Bad Land: Road To Fury review

Michael Shannon leads a superb cast in the sci-fi western, Bad Land: Road To Fury. Here’s Ryan’s review...

You can almost feel the blazing sun and dusty air in Bad Land: Road To Fury, the sci-fi western from writer-director Jake Paltrow (brother of Gwyneth). Set in a near future where people are willing to kill for the last remaining drops of water, Bad Land offers up a moody, minimal story split into three chapters.

The first introduces Ernest (Michael Shannon, on glowering form) a landowner clinging to his scorched field long after other farmers have fled the area. A prolonged drought has left the plains of America an almost uninhabitable desert, but Ernest has faith that the rains will return and his land will once again grow corn.

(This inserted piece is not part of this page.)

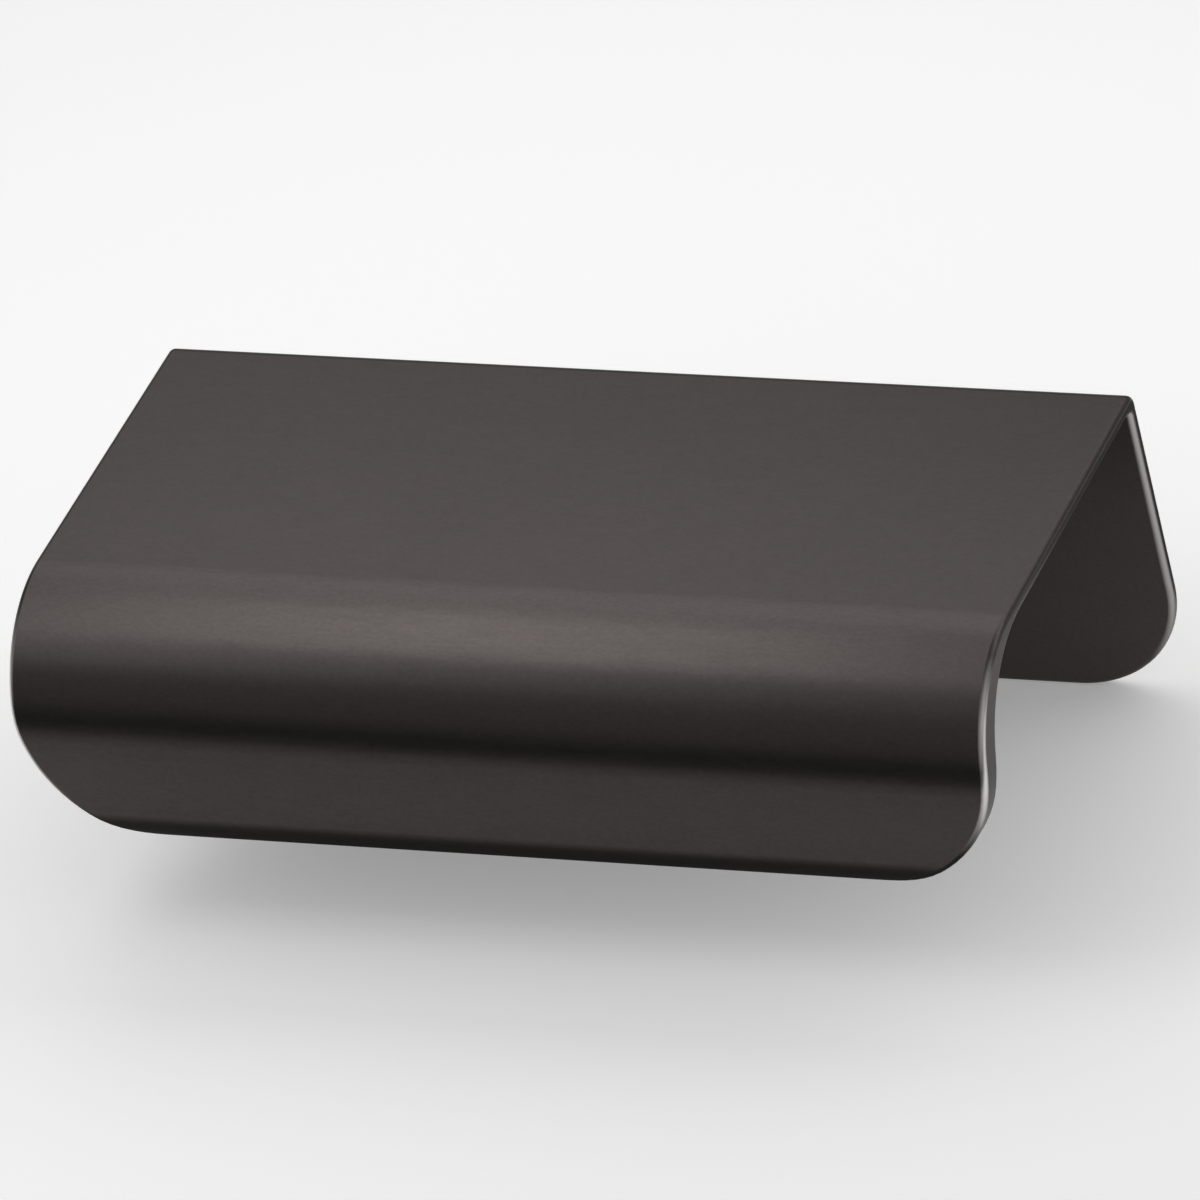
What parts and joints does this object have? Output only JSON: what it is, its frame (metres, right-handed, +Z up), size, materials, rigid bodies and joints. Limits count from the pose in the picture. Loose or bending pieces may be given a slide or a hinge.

Until then, Ernest lives in his ramshackle house with his loving son Jerome (Kodi Smit McPhee) and his less-than-loving daughter, Mary (Elle Fanning). Ernest makes a living by delivering booze to a group of unscrupulous men who control the area’s water supply, while occasionally shooting trespassers who sneak onto his land in search of refreshment.

It’s a gloomy existence, made worse by a character explored in Bad Land’s second chapter: the blue-eyed, spooky tear-away teen, Flem (Nicholas Hoult). Flem carries a longstanding resentment towards Ernest, which seems likely to bubble over into violence at any moment – and to make matters worse, he’s in love with Mary, who keeps creeping out of the house in the middle of the night to ride around on the back of Flem’s motorbike.

Quietly observing all the brooding tension is Jerome, the subject of chapter three. A delicate young man more suited to his art than scratching at the earth in search of water, Jerome’s soon drawn into his own conflict when he finds out just how duplicitous Flem really is.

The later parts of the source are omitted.